Database Replacement
MIRA is a complete replacement for the backend database that utilizes technology called RocksDB. RocksDB was developed by Facebook to power their Feed which has to load data very rapidly in order to provide a pleasant user experience. Leveraging RocksDB allows us to run the Steem blockchain much more cost effectively, and put our hardware scaling challenges at rest once and for all.
Commodity Hardware
Initially when Steem launched, the database was stored on more affordable hardware. But as the database grew in size, those storage media had difficulty keeping pace with the level of engagement that was being demanded of the protocol. To address those issues we developed innovative software solutions that migrated the database to more high performance storage media in order to ensure a consistent user experience.
This was a good temporary solution, but as Steem continued to grow, the cost of running the blockchain in state-of-the-art storage media started to become financially burdensome on those who run Steem nodes like app developers and Witnesses (i.e. block producers). MIRA resets the hardware requirements for Steem to what they were when Steem first launched, without negatively affecting performance.
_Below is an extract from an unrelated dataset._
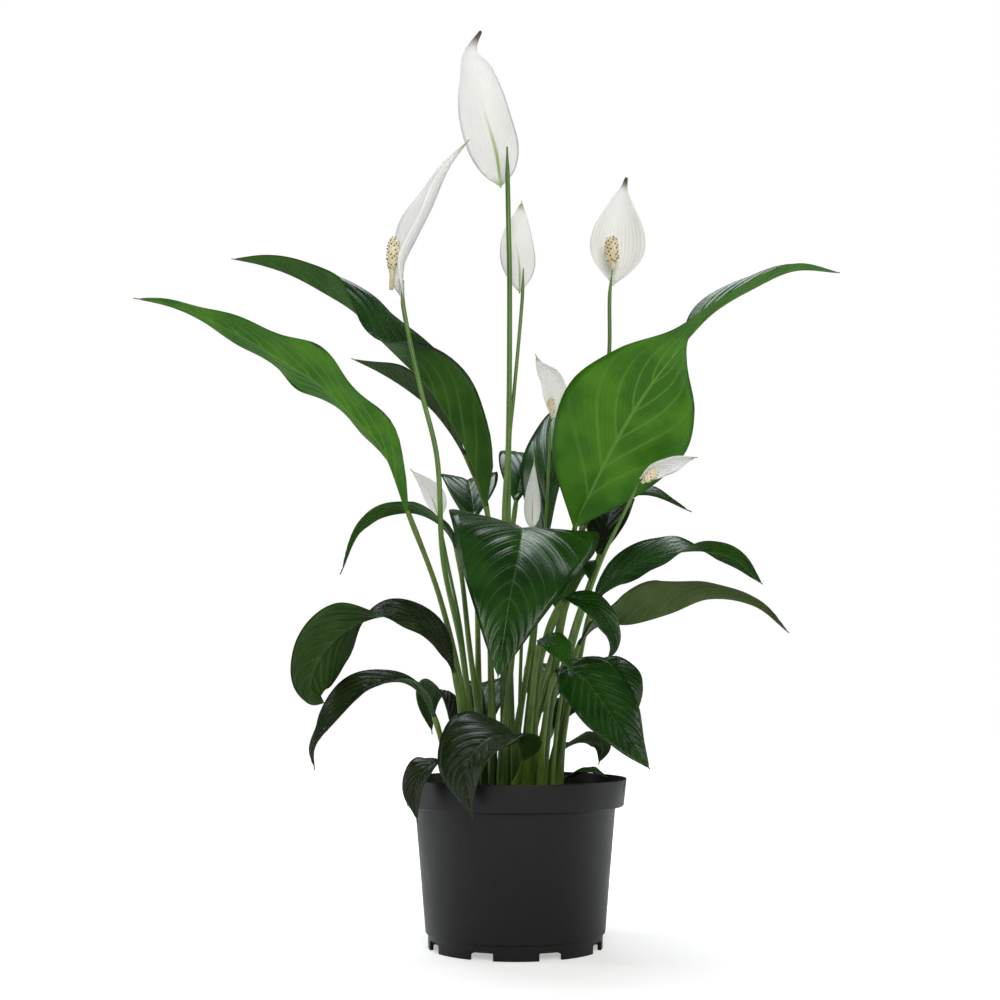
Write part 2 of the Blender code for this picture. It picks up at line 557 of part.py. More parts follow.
def section(half_width, rib, thickness, fold, cup):
    """Eight (across, up) points round a stalk (half_width = rib) or a blade, clockwise."""
    points = []
    blend = min(1, max(0, (half_width - rib) / (3 * rib)))
    fold = min(fold, math.atan(half_width / (2 * thickness)))
    for index in range(8):
        turn = math.radians(180 - 45 * index)
        along = (-1, -0.5, 0, 0.5, 1, 0.5, 0, -0.5)[index]
        lift = (0, 1, 1, 1, 0, -1, -1, -1)[index]
        half = thickness / 2
        if along == 0 and lift < 0:
            half = max(half, rib)
        reach = abs(along)
        slope = fold + cup * reach / 2
        across = math.copysign(half_width * reach * math.cos(slope), along)
        up = half_width * reach * math.sin(slope)
        slope_end = fold + cup * reach
        across -= math.copysign(1, along) * lift * half * math.sin(slope_end) * reach
        up += lift * half * math.cos(slope_end)
        round_across = rib * math.cos(turn)
        round_up = rib * math.sin(turn)
        points.append(
            (
                round_across * (1 - blend) + across * blend,
                round_up * (1 - blend) + up * blend,
            )
        )
    return points


def leaf_rings(spec, stalk_radius, thickness, stalk_rings, blade_rings):
    """The rings of eight points of a leaf or a spathe, from its foot to its tip."""
    line = smooth_line(spec["spine"], upright=stalk_rings > 0)
    lengths = running_lengths(line)
    start = lengths[spec["blade_from"] * (CURVE_STEPS - 1)] / lengths[-1]
    heading = math.radians(spec["heading"])
    level = Vector((-math.sin(heading), math.cos(heading), 0))
    shares = [start * i / stalk_rings for i in range(stalk_rings)]
    shares += [start + (1 - start) * i / blade_rings for i in range(blade_rings + 1)]
    rings = []
    for share in shares:
        place = max(0, (share - start) / (1 - start))
        centre, way = place_on(line, lengths, share)
        across = (level - way * level.dot(way)).normalized()
        up = way.cross(across)
        roll = math.radians(between(spec["roll"], place))
        across, up = (
            across * math.cos(roll) + up * math.sin(roll),
            up * math.cos(roll) - across * math.sin(roll),
        )
        rib = stalk_radius * (1 - place) * (1 - 0.25 * share) + TIP_RADIUS * place
        width = spec["width"] / 2 * blade_share(place, spec)
        outline = section(
            max(width, rib),
            rib,
            thickness,
            math.radians(between(spec.get("fold", (0,)), place)),
            math.radians(spec.get("cup", 0)),
        )
        rings.append([centre + across * x + up * y for x, y in outline])
    return rings


def loft(name, rings, collection, color, roughness):
    """A closed solid through rings of as many points each.

    The two halves of a ring are joined along the same diagonals, so that a twisted blade
    keeps its thickness.
    """
    shape = bmesh.new()
    rows = [[shape.verts.new(point) for point in ring] for ring in rings]
    count = len(rows[0])
    for row, following in zip(rows, rows[1:]):
        for i in range(count):
            j = (i + 1) % count
            if i < count / 2:
                shape.faces.new((row[i], following[i], following[j]))
                shape.faces.new((row[i], following[j], row[j]))
            else:
                shape.faces.new((row[i], following[i], row[j]))
                shape.faces.new((following[i], following[j], row[j]))
    shape.faces.new(rows[0])
    shape.faces.new(rows[-1][::-1])
    mesh = bpy.data.meshes.new(name)
    shape.to_mesh(mesh)
    shape.free()
    mesh.shade_smooth()
    return add_object(name, mesh, collection, color, roughness)


def tube(name, points, radii, collection, color, roughness):
    """A round bar through the points, as thick at each as its radius."""
    curve = bpy.data.curves.new(name, "CURVE")
    curve.dimensions = "3D"
    curve.bevel_depth = 1
    curve.bevel_resolution = 2
    curve.use_fill_caps = True
    spline = curve.splines.new("POLY")
    spline.points.add(len(points) - 1)
    for place, point, radius in zip(spline.points, points, radii):
        place.co = (*point, 1)
        place.radius = radius
    return add_object(name, curve, collection, color, roughness)


def build_leaf(name, spec, collection):
    spine = list(spec["spine"])
    spine[0] = (spine[0][0], spine[0][1], GAP)
    rings = leaf_rings(
        dict(spec, spine=spine),
        spec.get("stalk", PETIOLE_RADIUS),
        BLADE_THICKNESS,
        PETIOLE_RINGS,
        BLADE_RINGS,
    )
    loft(name, rings, collection, LEAF_TONES[spec["tone"]], 0.35)


def build_stem(name, spec, collection):
    spine = list(spec["stem"])
    spine[0] = (spine[0][0], spine[0][1], GAP)
    line = smooth_line(spine, upright=True)
    lengths = running_lengths(line)
    shares = [i / (STEM_POINTS - 1) for i in range(STEM_POINTS)]
    points = [place_on(line, lengths, share)[0] for share in shares]
    radii = [spec["radius"] * (1.1 - 0.25 * share) for share in shares]
    tube(name, points, radii, collection, STEM_GREEN, 0.45)


def build_spathe(name, spec, collection):
    spathe = dict(spec["spathe"], blade_from=0)
    rings = leaf_rings(spathe, SPATHE_THICKNESS, SPATHE_THICKNESS, 0, BLADE_RINGS)
    loft(name, rings, collection, SPATHE_WHITE, 0.5)


def build_spadix(name, spec, collection):
    stalk_end, foot, top = [Vector(point) for point in spec["spadix"]]
    radius = spec["spadix_radius"]
    points = [stalk_end + Vector((0, 0, MIX_TOP))]
    radii = [spec["radius"] * 0.7]
    for place, share in ((0, 0.72), (0.12, 0.95), (0.45, 1), (0.8, 0.86), (0.94, 0.6), (1, 0.2)):
        points.append(foot.lerp(top, place) + Vector((0, 0, MIX_TOP)))
        radii.append(radius * share)
    tube(name, points, radii, collection, SPADIX_CREAM, 0.8)


def main():
    clear_scene()
    lily = new_collection("potted_peace_lily")
    cutters = new_collection("cutters")
    build_pot(lily, cutters)
    build_potting_mix(lily)
    for name, spec in LEAVES.items():
        build_leaf(name, spec, lily)
    for name, spec in FLOWERS.items():
        build_stem("stem_" + name, spec, lily)
        build_spathe("spathe_" + name, spec, lily)
        if spec["spadix"]:
            build_spadix("spadix_" + name, spec, lily)


main()
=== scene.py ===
import math
import random

import bmesh
import bpy
import numpy as np
from mathutils import Matrix, Vector, geometry, noise


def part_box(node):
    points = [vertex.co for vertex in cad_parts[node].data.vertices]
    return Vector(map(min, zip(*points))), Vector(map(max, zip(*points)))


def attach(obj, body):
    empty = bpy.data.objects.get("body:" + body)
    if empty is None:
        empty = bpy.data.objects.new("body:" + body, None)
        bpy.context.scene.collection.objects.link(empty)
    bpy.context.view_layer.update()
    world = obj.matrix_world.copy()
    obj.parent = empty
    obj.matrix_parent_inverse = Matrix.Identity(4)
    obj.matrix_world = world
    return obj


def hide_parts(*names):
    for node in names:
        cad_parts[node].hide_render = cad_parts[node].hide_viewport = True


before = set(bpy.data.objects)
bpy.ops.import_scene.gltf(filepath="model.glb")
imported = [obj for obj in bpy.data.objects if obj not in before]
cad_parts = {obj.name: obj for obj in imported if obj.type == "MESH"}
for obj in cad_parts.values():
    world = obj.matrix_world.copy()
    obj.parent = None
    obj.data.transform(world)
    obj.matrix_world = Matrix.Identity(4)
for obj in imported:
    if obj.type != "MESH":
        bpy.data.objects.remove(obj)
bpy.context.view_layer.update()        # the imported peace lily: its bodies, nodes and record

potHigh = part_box("pot")[1]
rimRadius = potHigh.x
potHeight = potHigh.z
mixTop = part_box("potting_mix")[1].z
soil = Vector((0, 0, mixTop))        # the plant's own points are measured from here
print("frame loaded, pot", round(potHeight, 4), "m high")


def camel(nodeName):
    first, *rest = nodeName.split("_")
    return first + "".join(word.capitalize() for word in rest)


def fromRim(angle, outward, above):        # a point of the plant that clears the pot's rim
    radius = rimRadius + outward
    turn = math.radians(angle)
    return (radius * math.cos(turn), radius * math.sin(turn), potHeight - mixTop + above)


def meshObject(name, vertices, faces, materials, nodes=()):
    mesh = bpy.data.meshes.new(name)
    mesh.from_pydata([tuple(v) for v in vertices], [], faces)
    for material in materials:
        mesh.materials.append(material)
    mesh.update()
    mesh.shade_smooth()
    return finishPiece(bpy.data.objects.new(name, mesh), nodes)


def finishPiece(piece, nodes=()):
    if piece.name not in bpy.context.scene.collection.all_objects:
        bpy.context.scene.collection.objects.link(piece)
    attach(piece, "root")
    if nodes:
        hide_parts(*nodes)
    return piece


def smoothStep(low, high, value):
    part = np.clip((value - low) / (high - low), 0, 1)
    return part * part * (3 - 2 * part)


def addNode(tree, kind, **settings):
    node = tree.nodes.new(kind)
    for key, value in settings.items():
        if key in node.inputs:
            node.inputs[key].default_value = value
        else:
            setattr(node, key, value)
    return node


def wire(tree, value, socket):        # a socket is linked, and a number or colour is set
    if isinstance(value, bpy.types.NodeSocket):
        tree.links.new(value, socket)
    else:
        socket.default_value = value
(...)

Costs Decreasing Over Time
Thanks to MIRA, the technology is now in place to allow Steem to scale much more efficiently into the future, ideally on a course that will see hardware outpacing the requirements of Steem. That means that despite the fact that Steem will continue to grow, it might actually get cheaper to run Steem over time, as long as hardware improvements continue at their current rate. This is important because the largest cost for blockchains (especially blockchains that produce blocks very rapidly) is going to be disk space, but enabling the data to be stored on a slow disk should neutralize that cost.
What is RocksDB?
RocksDB is a fork of LevelDB which is a fork of Berkeley DB. Many blockchains use LevelDB to run on disk, but that’s because they aren’t nearly as fast as Steem, which has 3 second block times. RocksDB adds many more layers of caching algorithms that make it a lot more efficient than LevelDB while also providing interfaces that made it much easier for us to into it into the existing Steem codebase. All of that is important for ensuring that such a high performance blockchain as Steem can be run on cheap hardware and not just exotic hardware like nVMEs.
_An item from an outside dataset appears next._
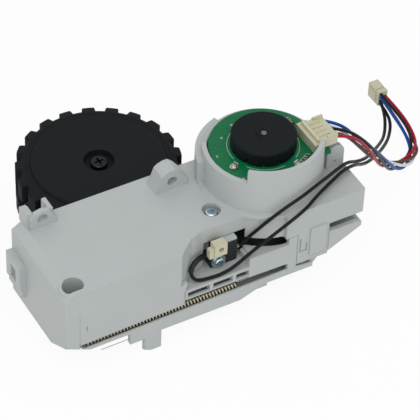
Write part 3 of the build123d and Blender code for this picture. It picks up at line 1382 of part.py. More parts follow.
with BuildPart() as switch_terminals:
    box(15.6, SWITCH_X, -58.9, -58.4, 32.0, 34.0)
    box(SWITCH_RIGHT, 30.3, -58.9, -58.4, 30.9, 32.5)
export(switch_terminals.part, "switch_terminals")

# Tension spring: an open coil, a hook round the anchor and a long hook round the arm's horn
WIRE_R = SPRING_WIRE / 2
HOOK_Z = SPRING_Z + 1.3
ANCHOR_HOOK_R = 1.3
HORN_HOOK_R = 1.8
COIL_TURNS = round((COIL_RIGHT - COIL_LEFT) / SPRING_PITCH)
with BuildLine() as coil_line:
    Helix(
        pitch=SPRING_PITCH,
        height=COIL_TURNS * SPRING_PITCH,
        radius=COIL_R,
        center=(COIL_LEFT, SPRING_Y, SPRING_Z),
        direction=(1, 0, 0),
    )
coil_wire = coil_line.wires()[0]
anchor_x, anchor_y = ANCHOR_AT
with BuildLine() as anchor_line:
    rear_point = (anchor_x, anchor_y + ANCHOR_HOOK_R, HOOK_Z)
    left_point = (anchor_x - ANCHOR_HOOK_R, anchor_y, HOOK_Z)
    front_point = (anchor_x, anchor_y - ANCHOR_HOOK_R, HOOK_Z)
    Spline(coil_wire @ 0, rear_point, tangents=(-(coil_wire % 0), (-1, 0, 0)))
    ThreePointArc(rear_point, left_point, front_point)
horn_x = HORN_AT[0]
horn_y = FRONT + 4.8
with BuildLine() as horn_line:
    bend_point = (coil_wire @ 1).X + 2.2
    front_y = horn_y - HORN_HOOK_R
    Spline(coil_wire @ 1, (bend_point, front_y, HOOK_Z), tangents=(coil_wire % 1, (1, 0, 0)))
    Line((bend_point, front_y, HOOK_Z), (horn_x, front_y, HOOK_Z))
    ThreePointArc(
        (horn_x, front_y, HOOK_Z),
        (horn_x + HORN_HOOK_R, horn_y, HOOK_Z),
        (horn_x, horn_y + HORN_HOOK_R, HOOK_Z),
    )


def swept_wire(line, radius, frenet=False):
    """A round wire swept along a line."""
    with BuildPart() as wire:
        with BuildSketch(Plane(line @ 0, z_dir=line % 0)) as end:
            Circle(radius)
        sweep(end.sketch, path=line, is_frenet=frenet)
    return wire.part


spring_pieces = [
    swept_wire(coil_wire, WIRE_R, frenet=True),
    swept_wire(anchor_line.wires()[0], WIRE_R),
    swept_wire(horn_line.wires()[0], WIRE_R),
]
export(Compound([piece.solid() for piece in spring_pieces]), "tension_spring")

# Wires: the routes of the five motor wires, of the switch's two leads and of the sleeve on one of them
ROUTES = {
    "wire_blue": [
        (76.5, -40.75, 62.7), (83.8, -42.70, 59.9), (91.1, -44.80, 50.3), (101.5, -41.20, 38.1),
        (112.8, -35.20, 22.0), (122.8, -28.20, 7.0), (131.3, -24.00, 0.9), (138.0, -18.20, 1.4),
        (141.0, -9.50, 3.1), (142.2, 2.40, 4.0), (143.2, 15.00, 4.7),
    ],
    "wire_white": [
        (76.5, -43.25, 62.7), (83.0, -44.60, 58.9), (89.7, -45.70, 49.1), (99.8, -40.60, 37.1),
        (111.8, -33.30, 22.3), (123.5, -27.20, 8.5), (132.2, -25.10, 2.4), (139.5, -19.50, 1.0),
        (141.6, -9.70, 1.2), (143.9, 2.40, 2.0), (145.4, 15.00, 1.3),
    ],
    "wire_black": [
        (76.5, -45.75, 62.7), (83.6, -46.60, 59.9), (92.3, -46.20, 51.1), (101.8, -43.20, 37.6),
        (111.7, -36.20, 20.6), (121.4, -27.10, 6.0), (130.7, -22.20, 1.7), (137.8, -18.00, 3.5),
        (142.6, -10.00, 4.4), (143.8, 2.40, 5.3), (143.2, 15.00, 6.4),
    ],
    "wire_brown": [
        (76.5, -48.25, 62.7), (82.7, -48.50, 58.9), (90.1, -47.70, 49.1), (99.1, -42.20, 36.0),
        (110.2, -33.30, 21.1), (122.6, -25.30, 8.5), (132.1, -24.00, 4.2), (140.3, -20.10, 2.8),
        (143.6, -10.30, 1.2), (146.0, 2.40, 2.5), (145.4, 15.00, 3.0),
    ],
    "wire_red": [
        (76.5, -50.75, 62.7), (83.3, -50.50, 59.9), (91.8, -48.00, 50.3), (100.4, -43.80, 36.3),
        (110.1, -35.00, 20.0), (121.3, -25.20, 7.0), (131.2, -22.20, 3.7), (139.3, -19.20, 4.3),
        (144.2, -10.50, 3.1), (145.9, 2.40, 4.4), (145.4, 15.00, 4.7),
    ],
    "switch_lead_upper": [
        (30.3, -58.65, 31.7), (34.0, -59.80, 35.6), (38.5, -63.60, 44.0), (45.6, -65.00, 49.6),
        (53.5, -65.20, 52.8), (60.5, -63.20, 53.6), (67.5, -59.90, 52.2), (74.8, -56.20, 50.7),
        (81.6, -52.80, 48.7), (90.2, -46.90, 40.4), (101.8, -36.80, 29.2), (113.8, -24.70, 18.4),
        (125.2, -12.80, 8.0), (132.6, -4.80, 2.2), (137.2, 1.20, 1.1), (140.8, 7.60, 2.3),
        (143.2, 15.00, 3.0),
    ],
    "switch_lead_lower": [
        (6.7, -62.80, 31.2), (7.0, -63.50, 28.9), (9.0, -64.20, 27.0), (12.6, -64.60, 26.6),
        (19.0, -65.10, 26.6), (25.5, -64.80, 28.0), (31.8, -65.20, 32.8), (38.8, -66.90, 38.8),
        (46.8, -68.10, 44.8), (54.1, -67.40, 47.8), (61.1, -63.90, 48.9), (69.6, -59.90, 49.0),
        (77.2, -56.80, 49.6), (84.8, -53.30, 46.4), (94.8, -45.00, 35.4), (106.7, -33.40, 23.4),
        (118.9, -21.60, 12.6), (129.2, -11.60, 5.6), (135.6, -4.40, 1.2), (140.2, 1.60, 1.0),
        (142.6, 7.80, 1.0), (143.2, 15.00, 1.3),
    ],
    "heat_shrink": [
        (15.6, -58.65, 33.0), (12.4, -60.00, 34.2), (9.5, -61.40, 34.4), (7.3, -62.30, 33.1),
        (6.7, -62.80, 31.2),
    ],
}

# Plug at the far end of the wires, lying on the floor
with BuildPart() as harness_plug:
    box(142.1, 146.5, 15.0, 23.0, 0.3, 7.4)
    box(141.5, 142.1, 17.0, 22.0, 1.6, 6.1)
    box(142.1, 146.5, 17.0, 17.8, 7.0, 7.5, mode=Mode.SUBTRACT)
    box(142.9, 145.7, 21.4, 23.5, 1.0, 6.7, mode=Mode.SUBTRACT)
export(harness_plug.part, "harness_plug")


def route_radii(points):
    """The largest arcs that the runs of a route allow, one for each corner."""
    radii = []
    for a, b, c in zip(points, points[1:], points[2:]):
        first = Vector(*b) - Vector(*a)
        second = Vector(*c) - Vector(*b)
        turn = radians(first.get_angle(second))
        radii.append(0.45 * min(first.length, second.length) / tan(turn / 2))
    return radii


def cord(name, diameter, *ends):
    """A wire's tube along its route, of straight runs joined by tangent arcs, cut flush with what it meets."""
    points = ROUTES[name]
    with BuildLine() as line:
        FilletPolyline(*points, radius=route_radii(points))
    path = line.wires()[0]
    tube = swept_wire(path, diameter / 2)
    drawn = pi * diameter**2 / 4 * path.length
    print(f"{name}: length {path.length:.1f}, least radius {min(route_radii(points)):.1f}, "
          f"volume {tube.volume:.1f} of {drawn:.1f}")
    for end in ends:
        tube = tube - end
    export(tube, name)
    return tube


for wire_name in ("wire_blue", "wire_white", "wire_black", "wire_brown", "wire_red"):
    cord(wire_name, PLUG_WIRE_D, board_plug.part, harness_plug.part)
cord("switch_lead_upper", WIRE_D, switch_terminals.part, harness_plug.part)
sleeve = cord("heat_shrink", SLEEVE_D, switch_terminals.part)
cord("switch_lead_lower", WIRE_D, sleeve, harness_plug.part)
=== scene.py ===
"""Drive wheel module of a robot vacuum: its finishes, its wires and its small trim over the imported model."""

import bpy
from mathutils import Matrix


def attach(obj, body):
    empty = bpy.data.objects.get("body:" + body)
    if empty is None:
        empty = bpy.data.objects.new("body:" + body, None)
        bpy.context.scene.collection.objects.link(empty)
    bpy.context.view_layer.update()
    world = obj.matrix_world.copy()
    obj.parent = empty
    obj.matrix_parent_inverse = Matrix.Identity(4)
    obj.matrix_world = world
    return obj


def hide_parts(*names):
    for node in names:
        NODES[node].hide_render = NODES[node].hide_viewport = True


bl_info = {
    "name": "Drive wheel module",
    "version": (1, 0, 0),
    "blender": (4, 5, 0),
    "location": "3D Viewport > Sidebar > Wheel Module",
    "description": "Finishes, wires and small trim of a robot vacuum's drive wheel module",
    "category": "Object",
}

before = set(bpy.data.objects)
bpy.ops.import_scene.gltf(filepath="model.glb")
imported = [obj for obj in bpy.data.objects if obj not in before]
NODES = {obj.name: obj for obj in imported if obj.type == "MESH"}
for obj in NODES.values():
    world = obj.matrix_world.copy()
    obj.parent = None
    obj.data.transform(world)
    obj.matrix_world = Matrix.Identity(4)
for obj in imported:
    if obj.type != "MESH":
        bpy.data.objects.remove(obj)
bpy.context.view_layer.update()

import math

import bpy
import numpy as np
from mathutils import Matrix, Vector

MM = 0.001

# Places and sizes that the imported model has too, in millimetres and degrees
MOTOR_AXIS = (50.83, -39.21)
BOARD_TOP = 59.4
TYRE_TOP = 40.2
TYRE_BOTTOM = 19.7
TYRE_BORE = 28.0
TREAD_RADIUS = 30.8
TREAD_SHOULDER = 0.8
LUG_COUNT = 21
LUG_START = 96.0 + 180 / LUG_COUNT
LUG_INSET = 0.4
LUG_ROW_GAP = 1.6
LUG_FLANK = 0.32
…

But this is not a problem that will be unique Steem. As other blockchains like Ethereum seek to shrink their block times, the requirements for quick data access will become all the more important, at which point they will need to look at better scaling solutions for their backend database. Luckily for those team, since MIRA will be Open Source, as much as 90% of their work will already be done for them.
Why an Adapter?
There are projects like Hyperledger use RocksDB directly, which begs the question of why we did so much work to build yet another piece of software. One of the things the adapter (i.e. MIRA) accomplishes is it reduces programmer error, we have interfaces that are well defined and work and are really really easy to develop on, a big part of Steem’s initial 3 month development time can be attributed to those interfaces, they have really good C++ bindings that obfuscate all the database management and allow us to develop all the code very quickly. If we were to build directly on RocksDB, all of the Steem code would have to be rewritten, it would have been very error prone and would have taken months–to years–to do a refactor of that scale and test and ensure no bugs
Non-Steem Use
One of the great things about MIRA is that it will be fully Open Source, so if another team wanted to use MIRA, they would only need to do a little work to integrate MIRA into their solution because MIRA is also blockchain agnostic. It can be used for many different applications. I know that if I were developing an app in C++ and I needed the type of the type of database scaling solution that MIRA provides I would not hesitate to use it and doing so would save me probably 90% of my development time in part because we put a lot of effort into building good interfaces that make it easy to work with MIRA.
The point of MIRA was to wrap RocksDB in an interface that matches what is provided by boost multi-index containers which are a more widely used library, as Boost is standard in C++ applications. That’s because the people who maintain Boost are some of the most talented C++ developers in the world. Without their amazing work, MIRA wouldn’t even be possible. Most of our work was digging into the boost multi-index containers, looking at their implementation and swapping out code where needed to interface with RocksDB rather than be in memory object structures that boost multi index containers do. So if any project want to use Boost to migrate a database from memory to disk, MIRA can help.
The Joy of Open Source Development
The joy of working in Open Source is that we get to borrow great ideas from great engineers, add on our own ideas, and let the rest of the world use all of it. The code is just sitting there, waiting for people to use it. It would be awesome if other projects use MIRA, but even if they don’t, it fills a critical need within our ecosystem. If the Steem source code is the only code that uses MIRA, that will mean that everyone who runs a Steem node will be using MIRA to make their lives easier and reduce their costs. And that’s still a pretty big deal.